Сперва нужно вернуться к отцеубийству и инцесту, задуматься о том, почему эти преступления приписываются исключительно одному конкретному протагонисту. Трагедия, как мы видели, трансформирует как убийство Лайя, так и вообще отцеубийство и инцест — в обмен трагическими проклятиями. Эдип и Тиресий перекладывают друг на друга ответственность за постигшее город бедствие. Отцеубийство и инцест — всего лишь особо резкая форма этого обмена любезностями. На этой стадии еще нет никаких причин, чтобы виновность закрепилась именно на этом протагонисте, а не на другом. С обеих сторон все одинаково. Решению взяться неоткуда; но миф как раз хочет решения, и при этом вполне однозначного. И в свете трагической взаимности стоит поставить вопрос: а на каких основаниях и в каких условиях миф способен это решение осуществить?

В этот момент приходит на ум странная, почти фантастическая идея. Если отстранить свидетельства, которые громоздятся против Эдипа во второй половине трагедии, то можно представить, что вывод мифа — это отнюдь не истина, падающая с небес, чтобы поразить виновного и просветить остальных, а всего лишь замаскированная победа одной стороны над другой, торжество одной полемической интерпретации над другой, согласие сообщества на определенную версию событий, которая сперва принадлежала только Тиресию и Креонту, а затем — всем и никому, поскольку превратилась в истину самого мифа.

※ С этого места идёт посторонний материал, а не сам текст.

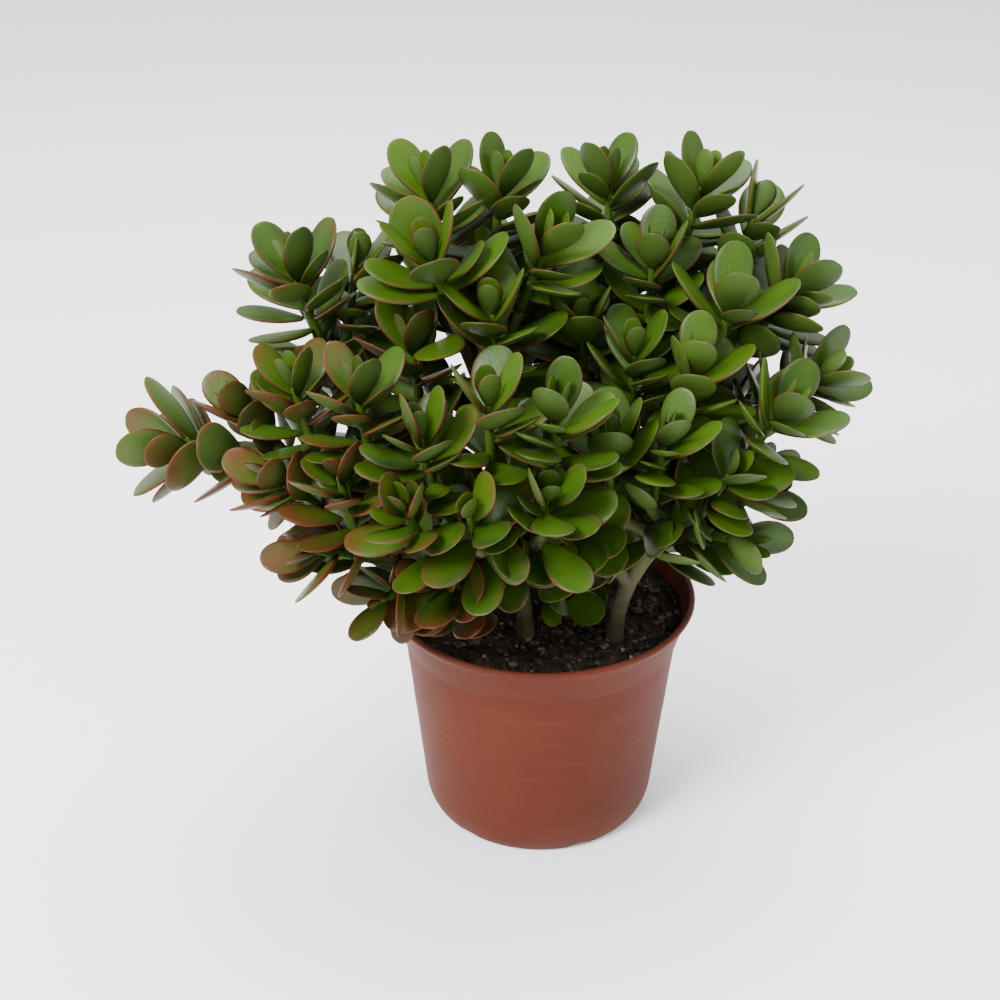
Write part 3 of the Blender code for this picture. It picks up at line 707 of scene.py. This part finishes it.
def fill_out(garden, twigs, shoots, grown):
    """Extra leaves between the pairs and along the twigs, wherever there is room."""
    paths = {name: path for name, _, path, _ in twigs}
    for name, axis, up_side, base, tip, turn, pairs, length in shoots:
        spots = []
        for index, (pair, next_pair) in enumerate(zip(pairs, pairs[1:])):
            below = 0.5 * (pair[2] + next_pair[2])
            angle = 0.5 * (pair[1] + next_pair[1])
            around = turn + 45 + 90 * index
            spots.append((tip - axis * below, axis, around, angle, length * 0.85 * pair[0]))
        for index in range(FILL_STEPS):
            spot = back_along(paths[name], FILL_START + FILL_SPACING * index)
            if spot:
                spots.append((*spot, turn + 90 * index + 30, 58.0, length * 0.95))
        for place, ahead, around, angle, size in spots:
            across = (up_side - ahead * up_side.dot(ahead)).normalized()
            for half in (0, 180):
                leaf = garden.squeeze_in(place, ahead, across, around + half, angle, size)
                if leaf:
                    grown[name].append(leaf)


# ---------------------------------------------------------------- pieces
def rounded(centre, radius, start, end, count):
    """Points on an arc in the (radius, height) plane, angles in degrees."""
    points = []
    for i in range(count + 1):
        angle = math.radians(start + (end - start) * i / count)
        points.append((centre[0] + radius * math.cos(angle), centre[1] + radius * math.sin(angle)))
    return points


def between(start, end, count):
    """Evenly spaced points from start up to, but without, the end."""
    return [(start[0] + (end[0] - start[0]) * i / count, start[1] + (end[1] - start[1]) * i / count)
            for i in range(count)]


def inner_radius(height):
    """Radius of the pot's inner wall at a height between the floor and the lip."""
    if height > BODY_TOP_HEIGHT:
        share = (height - BODY_TOP_HEIGHT) / (RIM_HEIGHT - BODY_TOP_HEIGHT)
        return BODY_TOP_RADIUS - WALL + share * (RIM_RADIUS - BODY_TOP_RADIUS)
    share = (height - BODY_FOOT_HEIGHT) / (BODY_TOP_HEIGHT - BODY_FOOT_HEIGHT)
    return BODY_FOOT_RADIUS - WALL + share * (BODY_TOP_RADIUS - BODY_FOOT_RADIUS)


def moulding_lines(radius, height):
    """The body's faint moulded rings, two thirds of the way up."""
    for ring in MOULDED_RINGS:
        away = (height - ring) / MOULDED_RING_WIDTH
        radius += MOULDED_RING_RISE * math.exp(-away * away)
    return radius


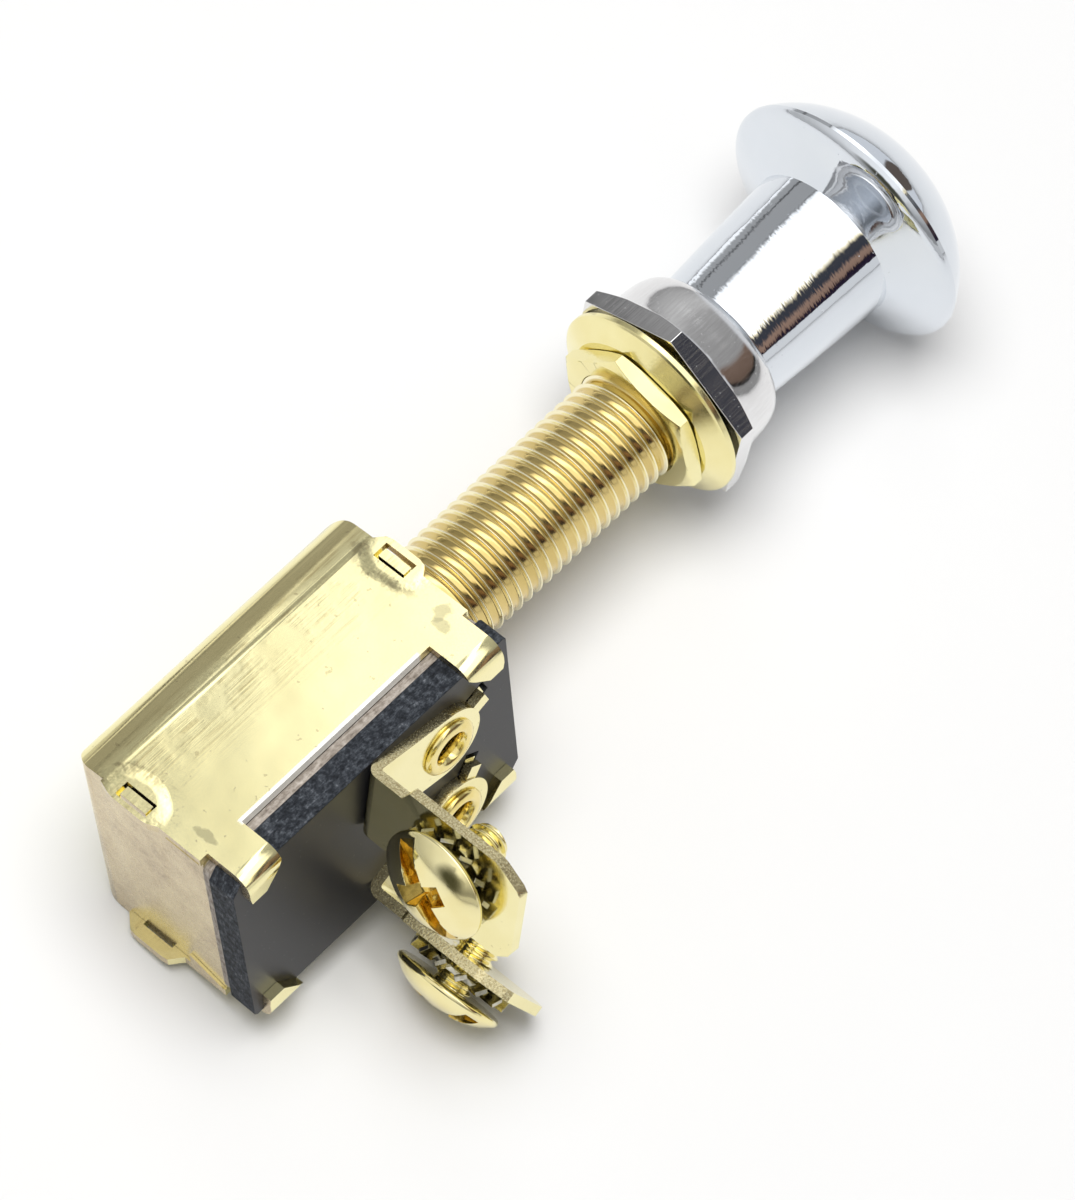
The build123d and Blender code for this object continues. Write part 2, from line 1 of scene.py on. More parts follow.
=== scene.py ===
import json
import math

import bpy
import bmesh
from mathutils import Matrix, Vector

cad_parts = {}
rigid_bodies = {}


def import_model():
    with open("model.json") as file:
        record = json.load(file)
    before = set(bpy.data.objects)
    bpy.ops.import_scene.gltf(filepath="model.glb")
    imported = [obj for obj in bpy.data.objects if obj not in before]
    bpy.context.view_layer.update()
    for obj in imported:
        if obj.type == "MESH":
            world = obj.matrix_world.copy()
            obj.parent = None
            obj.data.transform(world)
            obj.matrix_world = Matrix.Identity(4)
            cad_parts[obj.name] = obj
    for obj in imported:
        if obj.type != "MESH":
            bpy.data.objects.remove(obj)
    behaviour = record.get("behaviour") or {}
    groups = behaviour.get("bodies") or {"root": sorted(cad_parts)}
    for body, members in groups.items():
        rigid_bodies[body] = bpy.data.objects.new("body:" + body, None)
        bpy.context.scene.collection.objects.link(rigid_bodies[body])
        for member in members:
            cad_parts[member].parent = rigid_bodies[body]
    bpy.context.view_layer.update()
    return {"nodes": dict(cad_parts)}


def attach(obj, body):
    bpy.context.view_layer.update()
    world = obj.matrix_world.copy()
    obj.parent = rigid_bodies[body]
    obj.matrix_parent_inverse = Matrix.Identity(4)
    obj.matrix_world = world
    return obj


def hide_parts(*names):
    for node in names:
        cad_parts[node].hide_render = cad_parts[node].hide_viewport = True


for o in list(bpy.data.objects):
    bpy.data.objects.remove(o)

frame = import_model()
nodes = frame["nodes"]
scene = bpy.context.scene
MM = 0.001

# ------------------------------------------------------------------ camera
RIGHT = Vector((-0.731487, -0.680044, -0.049668))
DOWN = Vector((-0.557711, 0.638624, -0.530205))
FORWARD = Vector((0.392282, -0.360138, -0.846413))
EYE = Vector((-0.2144623, 0.2136179, 0.4484122))

cam_data = bpy.data.cameras.new("camera")
cam = bpy.data.objects.new("camera", cam_data)
scene.collection.objects.link(cam)
cam.matrix_world = Matrix((
    (RIGHT.x, -DOWN.x, -FORWARD.x, EYE.x),
    (RIGHT.y, -DOWN.y, -FORWARD.y, EYE.y),
    (RIGHT.z, -DOWN.z, -FORWARD.z, EYE.z),
    (0, 0, 0, 1)))
cam_data.sensor_fit = "VERTICAL"
cam_data.sensor_height = 36.0
cam_data.lens = 180.0
cam_data.clip_start = 0.01
cam_data.clip_end = 20.0
scene.camera = cam

# ------------------------------------------------------------------ floor, where the switch comes to rest
FLOOR_N = Vector((-0.21038, -0.00621, 0.97760)).normalized()
FLOOR_D = -13.09 * MM


def link(obj):
    scene.collection.objects.link(obj)
    return obj


def mesh_object(name, verts, faces, smooth=True):
    me = bpy.data.meshes.new(name)
    me.from_pydata([tuple(v) for v in verts], [], faces)
    me.validate()
    me.update()
    for p in me.polygons:
        p.use_smooth = smooth
    return link(bpy.data.objects.new(name, me))


fx = Vector((1, 0, 0)).cross(FLOOR_N).normalized()
fy = FLOOR_N.cross(fx)
fc = FLOOR_N * FLOOR_D
floor = mesh_object("floor", [fc + fx * a + fy * b for a, b in ((-4, -4), (4, -4), (4, 4), (-4, 4))], [(0, 1, 2, 3)], False)
if floor.data.polygons[0].normal.dot(FLOOR_N) < 0:
    floor.data.flip_normals()


# ------------------------------------------------------------------ shader helpers
def new_mat(name):
    m = bpy.data.materials.new(name)
    m.use_nodes = True
    nt = m.node_tree
    nt.nodes.clear()
    out = nt.nodes.new("ShaderNodeOutputMaterial")
    bsdf = nt.nodes.new("ShaderNodeBsdfPrincipled")
    nt.links.new(bsdf.outputs["BSDF"], out.inputs["Surface"])
    return m, nt, bsdf


def coords(nt, scale=(1, 1, 1)):
    tc = nt.nodes.new("ShaderNodeTexCoord")
    mp = nt.nodes.new("ShaderNodeMapping")
    mp.inputs["Scale"].default_value = scale
    nt.links.new(tc.outputs["Object"], mp.inputs["Vector"])
    return mp.outputs["Vector"]


def noise(nt, scale, detail=3.0, rough=0.55, stretch=(1, 1, 1)):
    n = nt.nodes.new("ShaderNodeTexNoise")
    n.inputs["Scale"].default_value = scale
    n.inputs["Detail"].default_value = detail
    n.inputs["Roughness"].default_value = rough
    nt.links.new(coords(nt, stretch), n.inputs["Vector"])
    return n.outputs["Fac"]


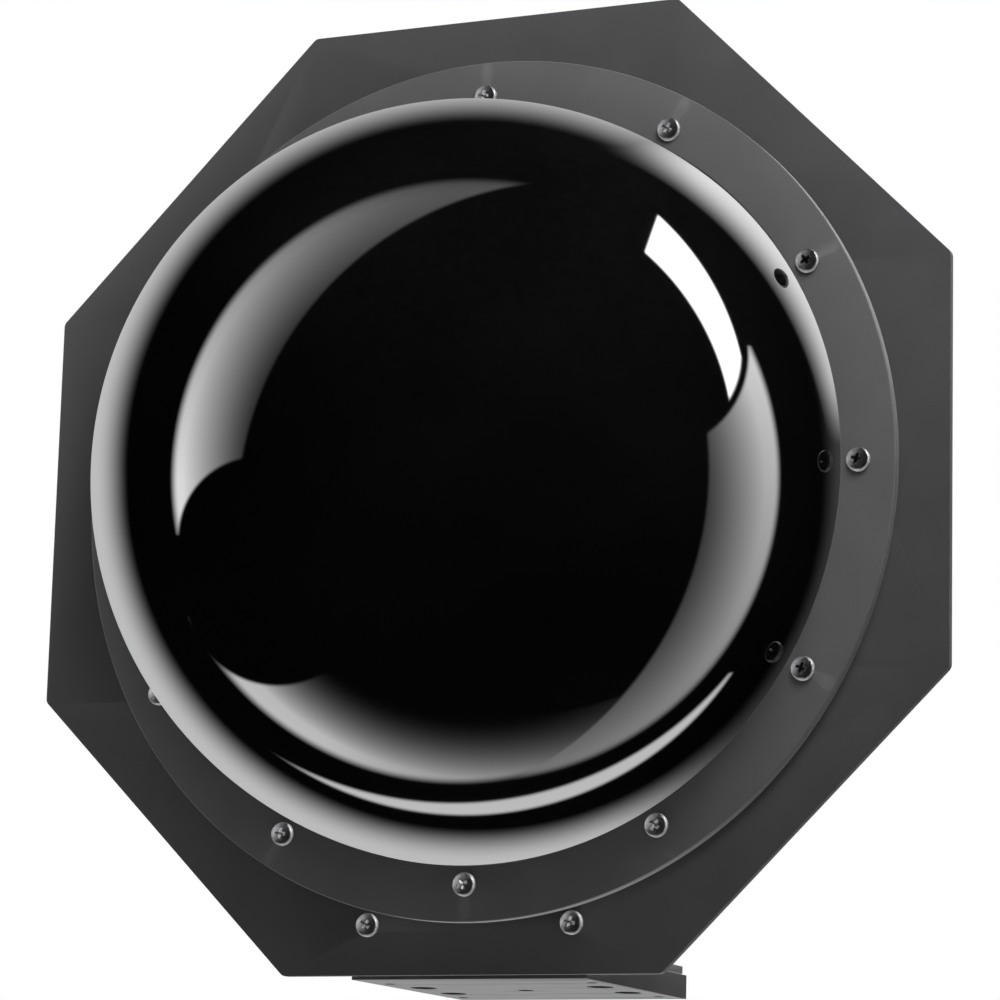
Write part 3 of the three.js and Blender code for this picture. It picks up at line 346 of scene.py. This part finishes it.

Читатель, возможно, решит, что мы питаем странные иллюзии относительно «исторического» потенциала текстов, которые комментируем, и относительно типа информации, который из них можно извлечь. Но он, я надеюсь, скоро увидит, что эти страхи неосновательны. Как бы то ни было, прежде чем идти дальше, нужно остановиться на другом разряде возражений, которые данная интерпретация неизбежно вызовет.

Литературоведение занимается только трагедией; к мифу оно подходит как к неотменимому факту, заниматься которым в его задачи не входит. Исследователи мифов, напротив, оставляют в стороне трагедию; они даже считают своей обязанностью проявлять по отношению к ней известное недоверие.

Восходит это разделение труда к Аристотелю, который в «Поэтике» говорит, что хороший сочинитель трагедий мифы не меняет и не должен менять, поскольку все их знают; он должен просто брать из них «сказания» [1459а 34–36]. Именно этот запрет Аристотеля и мешает нам до сих пор сопоставить трагическую симметрию с различениями мифа и тем самым охраняет как «литературу», так и «мифологию» и соответствующих специалистов от совершенно сокрушительных последствий, которые могло бы возыметь для них всех такое сопоставление.

Именно этим сопоставлением мы и решили заняться. Более того, возникает вопрос, как же от этого сопоставления до сих пор уклонялись внимательные читатели «Царя Эдипа». В самый разгар трагического конфликта Софокл вставляет в текст две реплики, которые нам кажутся поразительными, поскольку они снова возвращают к только что предложенной нами гипотезе. Близкое падение Эдипа никак не связано с его исключительной чудовищностью — его нужно считать следствием поражения в трагическом столкновении. Хору, умоляющему пощадить Креонта, Эдип отвечает:

Я цель твою прозрел: стремишься ты
Сгубить меня иль выгнать вон из града.
[658–659; пер. С. В. Шервинского]

Хор упорствует. Креонт не заслужил участи, уготованной ему соперником. Нужно позволить ему свободно уйти. Эдип уступает, но нехотя, и при этом снова напоминает хору о характере той схватки, исход которой еще не решен. Не изгнать или не убить брата-врага — значит обречь себя самого на изгнание или смерть.

Пусть прочь идет — хотя бы мне пришлось
Быть изгнанным постыдно иль погибнуть!
[669–670; пер. С. В. Шервинского]

Можно ли отнести эти реплики на счет «трагической иллюзии»? Традиционным интерпретациям только это и остается, но тогда надо бы и всю трагедию целиком и ее удивительное равновесие списать на ту же иллюзию. Пора принять трагическую перспективу всерьез. Кажется даже, что именно к этому нас приглашает и Софокл.